Let $U\subset \mathbb{C} $ be an open connected set and $f:U\rightarrow \mathbb{C}$ be a non-constant analytic function. Consider the following sets:-
$X=\{z\in U:f(z)=0\}$
$Y=\{z\in U:f $ vanishes on an open neighbourhood of z in $ U\} $
Then which of the following statements are true?
$(a)\;X$ is closed in $U$
$(b)\;Y$ is closed in $U$
$(c)\;X$ has empty interior
$(d)\;Y$ is open in $U$
My thoughts:-
For $(a)$:
$X=f^-\{0\}$ and $\{0\}$ is closed in $\mathbb{C}$ and inverse image of closed set under a continuous function is closed.
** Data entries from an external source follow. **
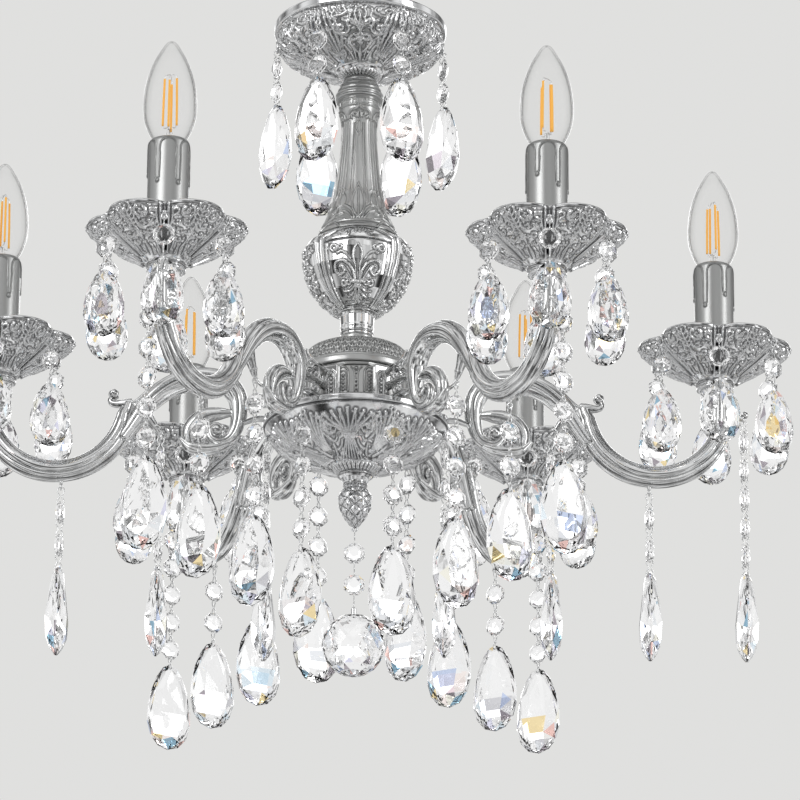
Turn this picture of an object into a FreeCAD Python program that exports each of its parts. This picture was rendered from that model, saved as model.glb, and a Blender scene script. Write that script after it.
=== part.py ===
"""Crystal chandelier: six scrolled arms on a turned stem, candle lamps and hanging crystals.

The frame is right-handed, in millimetres, with +Z up. The origin is the centre of the ceiling face of
the canopy, so the whole object lies at z <= 0. Arm 1 points along +X and the others follow every 60
degrees. Everything on one arm is drawn in that arm's own plane, with x as the radius, and turned.
"""
import FreeCAD, Part
import math
import os

import Sketcher
from FreeCAD import Placement, Rotation, Vector

ARMS = 6
STEP = 360 / ARMS
UP = Vector(0, 0, 1)
OUT = Vector(1, 0, 0)
HEX = 6
OCTAGON = 8

# Driving dimensions: alias, value in millimetres (degrees where the name says so), meaning.
DIMENSIONS = [
    ("canopy_diameter", 120, "ceiling canopy over its plain rim"),
    ("canopy_rim_height", 6, "plain band of the canopy rim"),
    ("canopy_step", 2.2, "step in from the rim to the belly"),
    ("canopy_belly_height", 13, "upright part of the canopy belly"),
    ("canopy_depth", 38.5, "ceiling to the underside of the canopy"),
    ("shoulder_radius", 9, "rounding of the canopy belly"),
    ("wall", 1.8, "wall of the hollow castings"),
    ("plate", 2.5, "plates that the centre rod passes through"),
    ("rod_diameter", 10, "threaded tube through the whole stem"),
    ("rod_bore", 7, "wire way in the threaded tube"),
    ("rod_clearance", 0.15, "radial clearance of the rod in the castings"),
    ("thread_clearance", 0.05, "radial clearance of a nut on its thread"),
    ("bar_length", 104, "mounting bar on the ceiling"),
    ("bar_width", 18, "mounting bar on the ceiling"),
    ("bar_thickness", 2, "mounting bar on the ceiling"),
    ("screw_spacing", 70, "ceiling screw holes, centre to centre"),
    ("screw_hole", 5, "diameter of a ceiling screw hole"),
    ("nut_flats", 14, "M10 nut across flats"),
    ("nut_height", 4, "M10 nut"),
    ("column_height", 121.5, "ornate column under the canopy"),
    ("column_radius", 13, "column at its slimmest"),
    ("vase_height", 71.5, "urn under the column"),
    ("vase_radius", 38, "urn at its widest"),
    ("neck_radius", 11.6, "neck under the urn"),
    ("dome_height", 32, "dome over the hub"),
    ("hub_radius", 42, "dome and hub at their widest"),
    ("drum_height", 31, "hub drum that carries the arms"),
    ("drum_inset", 3, "widest of the hub to an arm's flat seat"),
    ("drum_wall", 4, "wall of the drum"),
    ("bowl_height", 36, "leaf bowl under the hub"),
    ("bowl_radius", 63.5, "rim of the leaf bowl"),
    ("bowl_gap", 10.35, "bowl rim to the arms"),
    ("finial_height", 38, "bud under the bowl"),
    ("finial_radius", 11.3, "bud at its widest"),
    ("finial_bore", 7, "depth of the bud's thread"),
    ("cup_radius", 52, "candle cup at the tip of a lobe"),
    ("cup_height", 33, "candle cup, seat to rim"),
    ("cup_floor", 8, "seat to the floor inside a candle cup"),
    ("lobe_radius", 22, "arc of one of the six lobes of a cup"),
    ("sleeve_diameter", 27, "candle sleeve"),
    ("sleeve_wall", 1.5, "candle sleeve"),
    ("sleeve_height", 84.5, "candle sleeve"),
    ("socket_gap", 1, "lamp socket to the sleeve round it"),
    ("cap_diameter", 14, "E14 cap of the bulb"),
    ("cap_length", 22, "E14 cap of the bulb"),
    ("bulb_diameter", 35, "candle bulb"),
    ("bulb_length", 70, "glass above the sleeve"),
    ("bulb_sink", 8, "top of the sleeve down to the top of the bulb's cap"),
    ("bulb_gap", 1.3, "bulb's glass to the mouth of its sleeve"),
    ("glass", 0.8, "wall of the bulb's glass"),
    ("tube_diameter", 14.3, "cast tube of the arm"),
    ("sweep_radius", 48.3, "centre line of the arm's lower sweep"),
    ("sweep_below_hub", 19.5, "top of the hub down to the centre of the lower sweep"),
    ("bend_room", 2.15, "inside of the tightest curls of an arm"),
    ("arch_radius", 28.5, "centre line of the arm's arch"),
    ("arch_gap", 17.7, "outer leg of the arch to the inner end of the sweep, centre lines"),
    ("arch_below_hub", 27, "top of the hub down to the centre of the arch"),
    ("flange_width", 22, "arm's root plate on the drum"),
    ("flange_margin", 2, "ends of the drum to an arm's root plate"),
    ("flange_thickness", 4, "arm's root plate on the drum"),
    ("web_thickness", 9, "leaf bracket between root plate and arch"),
    ("arm_screw", 5, "diameter of an arm's fixing screw"),
    ("arm_screw_pitch", 16, "between an arm's two screws"),
    ("lug_thickness", 2, "eyelets that the crystals hang from"),
    ("lug_width", 5, "eyelets that the crystals hang from"),
    ("lug_hole", 1.8, "hole of an eyelet, and of a crystal"),
    ("lug_rim", 1.2, "metal below the hole of an eyelet"),
    ("link_wire", 0.8, "chrome link between two crystals"),
    ("link_depth", 5.8, "front to back of a link, on its centre line"),
    ("bead_size", 14, "octagon bead across its flats"),
    ("bead_thickness", 6, "octagon bead"),
    ("bead_hole_inset", 2, "edge of a bead to its hole"),
    ("drop_width", 35, "large crystal drop"),
    ("drop_height", 63, "large crystal drop"),
    ("drop_thickness", 14.7, "large crystal drop"),
    ("drop_hole_inset", 4, "tip of a drop to its hole"),
    ("pendant_width", 28, "crystal drop of a candle cup"),
    ("pendant_height", 46, "crystal drop of a candle cup"),
    ("pendant_thickness", 11, "crystal drop of a candle cup"),
    ("ball_diameter", 43, "faceted ball at the bottom"),
    ("ball_below_bud", 83, "tip of the bud down to the centre of the ball"),
    ("drop_line", 166.5, "top of the bowl down to the lowest tips of the large drops"),
    ("canopy_strand", 103.5, "eyelet of the canopy down to the tip of its drop"),
    ("nub_length", 3.5, "hole of the ball's nub down to the ball"),
    ("pendant_span", 32, "eyelet of a cup down to the hole of its drop"),
    ("pendant_link", 7.25, "eyelet of a cup down to the hole of its bead"),
    ("pendant_twist_degrees", 45, "turn that builds up along the pendants beside a cup"),
    ("canopy_twist_degrees", 35, "turn that builds up along the canopy's strands to the left and right"),
    ("bowl_turn_degrees", -5.5, "turn of the bowl's crystals about the axis"),
]

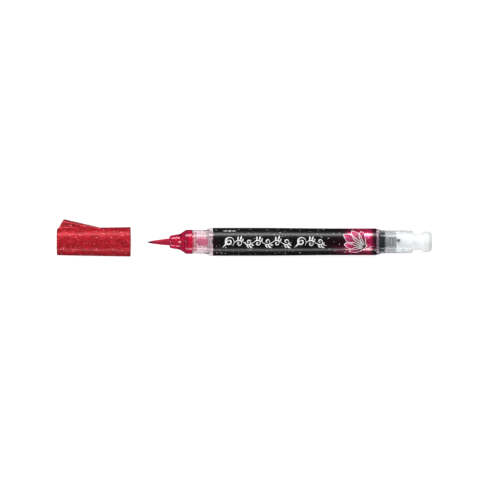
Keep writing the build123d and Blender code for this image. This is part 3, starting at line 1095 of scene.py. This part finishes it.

So $X$ is closed in $U$.
For $(c)$:
Since zeroes of an analytic function are isolated, so it is true.
Now, for $(b)$ and $(d)$:
If $Y=\emptyset$, then it is both open and closed in $U$.
Else if $Y\neq \emptyset$, then $Y=U$ by uniqueness theorem which again is both closed and open in $U$. So $(b)$ and $(d)$ are true.
Please give a review on my answer and suggest possible corrections/refinements to it.